■ **Your instructions**:
Take the lines from the beginning of the data below through the line holding "liner_tab_length = 5.0" and return exactly those.
— Begin Source material —
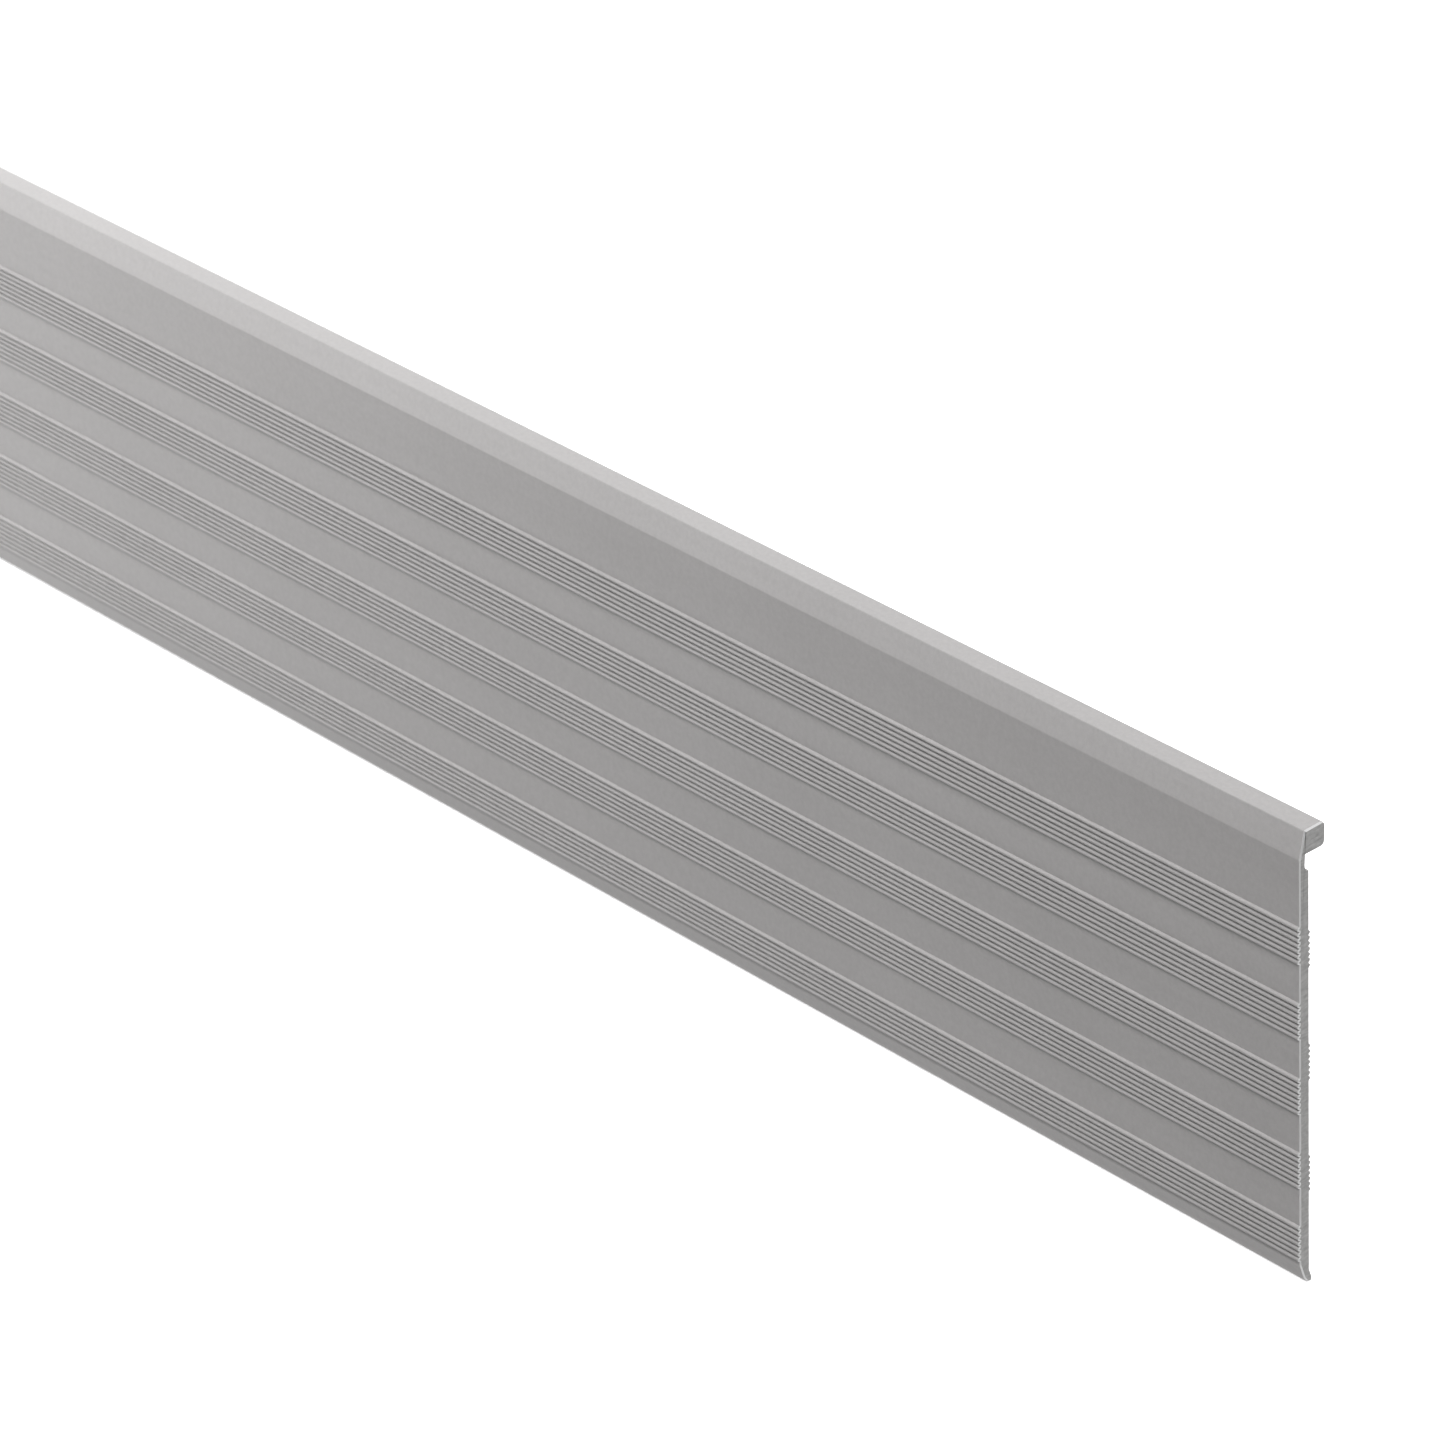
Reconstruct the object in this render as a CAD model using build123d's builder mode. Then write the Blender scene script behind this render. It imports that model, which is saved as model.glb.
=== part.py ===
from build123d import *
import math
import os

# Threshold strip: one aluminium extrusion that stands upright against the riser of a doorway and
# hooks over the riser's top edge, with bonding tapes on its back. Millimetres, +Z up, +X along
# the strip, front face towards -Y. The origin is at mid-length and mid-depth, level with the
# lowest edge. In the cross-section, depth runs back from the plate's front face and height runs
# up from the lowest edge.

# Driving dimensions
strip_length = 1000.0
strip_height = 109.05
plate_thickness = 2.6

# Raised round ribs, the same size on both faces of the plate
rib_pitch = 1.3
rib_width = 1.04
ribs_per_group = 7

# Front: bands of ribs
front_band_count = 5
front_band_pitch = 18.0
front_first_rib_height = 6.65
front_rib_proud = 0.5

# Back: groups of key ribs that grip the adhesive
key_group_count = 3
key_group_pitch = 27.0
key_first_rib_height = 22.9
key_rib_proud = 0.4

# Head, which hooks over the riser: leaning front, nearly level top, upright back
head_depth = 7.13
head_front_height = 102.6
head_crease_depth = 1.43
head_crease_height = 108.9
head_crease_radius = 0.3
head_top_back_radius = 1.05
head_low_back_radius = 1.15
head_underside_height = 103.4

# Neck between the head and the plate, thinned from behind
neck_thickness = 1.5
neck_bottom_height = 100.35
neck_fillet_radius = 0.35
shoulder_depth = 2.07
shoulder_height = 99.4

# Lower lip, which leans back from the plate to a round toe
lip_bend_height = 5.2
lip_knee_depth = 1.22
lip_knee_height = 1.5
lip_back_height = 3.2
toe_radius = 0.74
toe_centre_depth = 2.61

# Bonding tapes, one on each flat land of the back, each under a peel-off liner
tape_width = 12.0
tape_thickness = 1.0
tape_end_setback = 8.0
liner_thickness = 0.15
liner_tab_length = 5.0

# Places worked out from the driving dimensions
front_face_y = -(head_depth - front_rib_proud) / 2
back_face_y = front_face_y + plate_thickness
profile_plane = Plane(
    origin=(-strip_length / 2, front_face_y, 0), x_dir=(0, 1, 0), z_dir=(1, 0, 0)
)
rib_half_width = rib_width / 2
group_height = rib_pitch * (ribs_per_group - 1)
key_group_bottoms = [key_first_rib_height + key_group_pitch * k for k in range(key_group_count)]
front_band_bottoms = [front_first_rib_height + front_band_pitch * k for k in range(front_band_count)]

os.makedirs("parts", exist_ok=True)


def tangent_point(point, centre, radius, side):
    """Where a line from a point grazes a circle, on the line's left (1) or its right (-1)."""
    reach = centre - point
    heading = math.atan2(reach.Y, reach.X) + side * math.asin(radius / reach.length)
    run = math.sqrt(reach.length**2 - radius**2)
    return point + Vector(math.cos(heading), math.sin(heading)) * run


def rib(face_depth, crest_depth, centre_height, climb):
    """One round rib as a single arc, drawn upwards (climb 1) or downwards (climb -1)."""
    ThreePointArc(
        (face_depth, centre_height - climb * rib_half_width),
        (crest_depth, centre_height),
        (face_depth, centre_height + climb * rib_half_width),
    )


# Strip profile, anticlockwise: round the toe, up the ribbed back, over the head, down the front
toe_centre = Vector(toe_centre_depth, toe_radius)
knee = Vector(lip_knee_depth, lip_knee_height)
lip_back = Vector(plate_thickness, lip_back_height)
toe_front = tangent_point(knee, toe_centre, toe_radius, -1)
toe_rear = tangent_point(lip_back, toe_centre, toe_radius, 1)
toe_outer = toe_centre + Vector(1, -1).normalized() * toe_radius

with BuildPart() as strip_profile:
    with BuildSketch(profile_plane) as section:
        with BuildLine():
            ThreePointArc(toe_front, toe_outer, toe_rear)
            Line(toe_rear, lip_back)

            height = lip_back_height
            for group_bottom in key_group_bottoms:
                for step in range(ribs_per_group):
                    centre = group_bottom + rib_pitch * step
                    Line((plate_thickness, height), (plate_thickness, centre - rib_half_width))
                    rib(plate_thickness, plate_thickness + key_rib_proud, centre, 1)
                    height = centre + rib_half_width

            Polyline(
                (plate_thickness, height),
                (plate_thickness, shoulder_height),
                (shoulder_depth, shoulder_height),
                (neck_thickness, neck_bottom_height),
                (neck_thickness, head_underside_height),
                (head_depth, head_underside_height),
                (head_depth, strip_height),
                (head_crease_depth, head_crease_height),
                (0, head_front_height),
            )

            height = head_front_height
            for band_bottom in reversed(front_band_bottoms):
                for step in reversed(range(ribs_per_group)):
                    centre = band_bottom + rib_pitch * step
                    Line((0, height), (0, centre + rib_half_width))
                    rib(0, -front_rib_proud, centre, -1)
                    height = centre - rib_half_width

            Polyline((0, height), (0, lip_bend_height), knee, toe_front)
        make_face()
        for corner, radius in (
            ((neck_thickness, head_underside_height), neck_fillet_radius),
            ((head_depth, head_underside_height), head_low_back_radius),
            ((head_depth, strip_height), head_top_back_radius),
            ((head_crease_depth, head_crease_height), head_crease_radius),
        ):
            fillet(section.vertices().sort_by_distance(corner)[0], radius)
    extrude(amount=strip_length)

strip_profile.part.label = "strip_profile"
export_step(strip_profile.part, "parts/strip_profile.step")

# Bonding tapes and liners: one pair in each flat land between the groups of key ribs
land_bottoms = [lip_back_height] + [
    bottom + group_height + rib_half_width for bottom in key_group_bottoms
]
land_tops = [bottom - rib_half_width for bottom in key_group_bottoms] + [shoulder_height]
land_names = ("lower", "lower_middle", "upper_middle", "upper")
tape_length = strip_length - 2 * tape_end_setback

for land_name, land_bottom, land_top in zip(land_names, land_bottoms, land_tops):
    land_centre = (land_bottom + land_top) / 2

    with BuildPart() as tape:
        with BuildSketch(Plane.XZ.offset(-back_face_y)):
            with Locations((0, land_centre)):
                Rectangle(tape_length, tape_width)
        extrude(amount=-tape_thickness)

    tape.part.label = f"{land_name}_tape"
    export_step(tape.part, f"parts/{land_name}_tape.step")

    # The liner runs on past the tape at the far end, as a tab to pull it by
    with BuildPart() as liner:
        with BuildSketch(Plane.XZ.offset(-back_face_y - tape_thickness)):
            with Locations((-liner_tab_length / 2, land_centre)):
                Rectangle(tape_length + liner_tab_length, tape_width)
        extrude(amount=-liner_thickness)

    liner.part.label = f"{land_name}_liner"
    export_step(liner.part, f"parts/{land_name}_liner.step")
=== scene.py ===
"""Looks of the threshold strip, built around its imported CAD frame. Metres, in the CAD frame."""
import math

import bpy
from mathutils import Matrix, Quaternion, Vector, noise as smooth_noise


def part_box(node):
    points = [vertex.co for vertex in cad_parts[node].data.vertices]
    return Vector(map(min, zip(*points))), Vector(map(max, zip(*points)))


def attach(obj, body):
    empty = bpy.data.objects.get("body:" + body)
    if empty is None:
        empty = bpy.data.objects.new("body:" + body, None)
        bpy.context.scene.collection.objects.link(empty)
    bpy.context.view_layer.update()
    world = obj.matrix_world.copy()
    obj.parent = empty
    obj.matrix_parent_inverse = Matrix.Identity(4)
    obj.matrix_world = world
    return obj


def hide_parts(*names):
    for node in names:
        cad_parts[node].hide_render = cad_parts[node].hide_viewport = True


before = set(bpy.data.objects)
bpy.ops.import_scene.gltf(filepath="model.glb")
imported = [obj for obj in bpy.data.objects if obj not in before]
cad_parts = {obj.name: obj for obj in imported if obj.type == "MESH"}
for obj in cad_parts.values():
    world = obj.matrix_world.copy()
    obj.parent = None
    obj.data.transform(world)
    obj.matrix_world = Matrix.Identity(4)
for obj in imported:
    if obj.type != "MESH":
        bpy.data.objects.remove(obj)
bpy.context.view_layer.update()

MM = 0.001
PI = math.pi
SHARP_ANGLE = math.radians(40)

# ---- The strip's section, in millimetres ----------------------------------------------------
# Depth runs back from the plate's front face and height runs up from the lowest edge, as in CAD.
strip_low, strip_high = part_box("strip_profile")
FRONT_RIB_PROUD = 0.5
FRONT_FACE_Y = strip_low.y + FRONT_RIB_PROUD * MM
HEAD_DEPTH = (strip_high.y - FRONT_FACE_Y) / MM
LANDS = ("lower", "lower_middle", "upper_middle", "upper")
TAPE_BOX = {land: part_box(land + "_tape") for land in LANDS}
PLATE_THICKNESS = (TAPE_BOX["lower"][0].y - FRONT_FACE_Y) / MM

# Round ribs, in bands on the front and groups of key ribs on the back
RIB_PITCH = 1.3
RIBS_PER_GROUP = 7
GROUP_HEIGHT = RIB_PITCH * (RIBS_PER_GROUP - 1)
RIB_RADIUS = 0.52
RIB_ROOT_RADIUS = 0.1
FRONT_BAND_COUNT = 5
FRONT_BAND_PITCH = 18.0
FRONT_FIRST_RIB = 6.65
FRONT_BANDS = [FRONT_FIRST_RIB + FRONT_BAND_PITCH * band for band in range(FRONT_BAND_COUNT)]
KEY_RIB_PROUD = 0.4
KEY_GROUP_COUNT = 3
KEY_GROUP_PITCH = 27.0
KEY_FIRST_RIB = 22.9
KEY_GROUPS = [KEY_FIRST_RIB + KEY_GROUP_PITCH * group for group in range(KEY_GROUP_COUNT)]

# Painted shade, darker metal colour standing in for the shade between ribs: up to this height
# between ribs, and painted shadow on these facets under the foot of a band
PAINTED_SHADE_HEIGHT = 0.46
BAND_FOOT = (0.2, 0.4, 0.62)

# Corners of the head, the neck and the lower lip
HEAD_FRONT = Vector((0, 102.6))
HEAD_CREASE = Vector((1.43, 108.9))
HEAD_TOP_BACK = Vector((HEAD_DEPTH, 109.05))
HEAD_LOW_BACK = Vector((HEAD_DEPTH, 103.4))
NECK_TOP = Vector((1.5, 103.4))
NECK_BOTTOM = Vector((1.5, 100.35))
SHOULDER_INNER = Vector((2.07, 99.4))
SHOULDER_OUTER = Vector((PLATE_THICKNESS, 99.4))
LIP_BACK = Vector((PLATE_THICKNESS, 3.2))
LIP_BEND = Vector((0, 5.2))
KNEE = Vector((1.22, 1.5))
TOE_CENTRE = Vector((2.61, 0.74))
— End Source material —
■ **Solution to this task**:
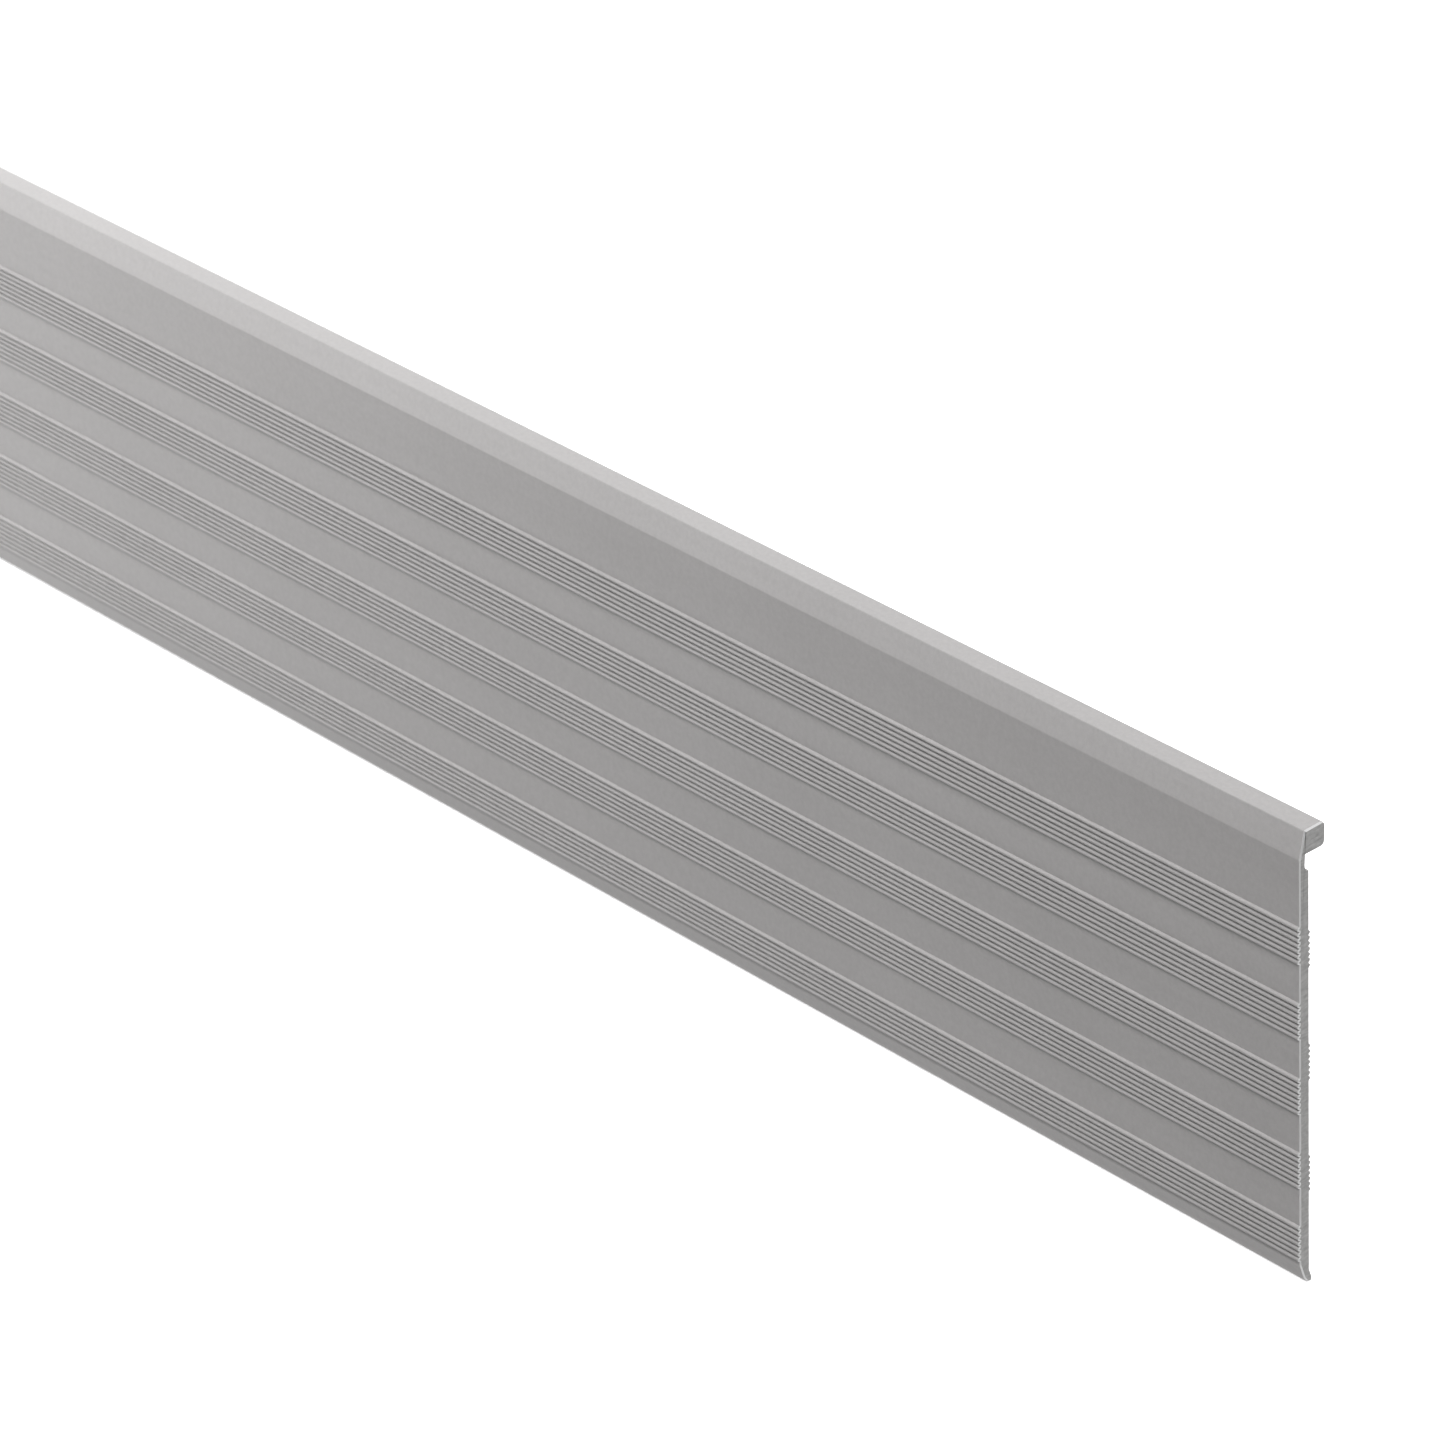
Reconstruct the object in this render as a CAD model using build123d's builder mode. Then write the Blender scene script behind this render. It imports that model, which is saved as model.glb.
=== part.py ===
from build123d import *
import math
import os

# Threshold strip: one aluminium extrusion that stands upright against the riser of a doorway and
# hooks over the riser's top edge, with bonding tapes on its back. Millimetres, +Z up, +X along
# the strip, front face towards -Y. The origin is at mid-length and mid-depth, level with the
# lowest edge. In the cross-section, depth runs back from the plate's front face and height runs
# up from the lowest edge.

# Driving dimensions
strip_length = 1000.0
strip_height = 109.05
plate_thickness = 2.6

# Raised round ribs, the same size on both faces of the plate
rib_pitch = 1.3
rib_width = 1.04
ribs_per_group = 7

# Front: bands of ribs
front_band_count = 5
front_band_pitch = 18.0
front_first_rib_height = 6.65
front_rib_proud = 0.5

# Back: groups of key ribs that grip the adhesive
key_group_count = 3
key_group_pitch = 27.0
key_first_rib_height = 22.9
key_rib_proud = 0.4

# Head, which hooks over the riser: leaning front, nearly level top, upright back
head_depth = 7.13
head_front_height = 102.6
head_crease_depth = 1.43
head_crease_height = 108.9
head_crease_radius = 0.3
head_top_back_radius = 1.05
head_low_back_radius = 1.15
head_underside_height = 103.4

# Neck between the head and the plate, thinned from behind
neck_thickness = 1.5
neck_bottom_height = 100.35
neck_fillet_radius = 0.35
shoulder_depth = 2.07
shoulder_height = 99.4

# Lower lip, which leans back from the plate to a round toe
lip_bend_height = 5.2
lip_knee_depth = 1.22
lip_knee_height = 1.5
lip_back_height = 3.2
toe_radius = 0.74
toe_centre_depth = 2.61

# Bonding tapes, one on each flat land of the back, each under a peel-off liner
tape_width = 12.0
tape_thickness = 1.0
tape_end_setback = 8.0
liner_thickness = 0.15
liner_tab_length = 5.0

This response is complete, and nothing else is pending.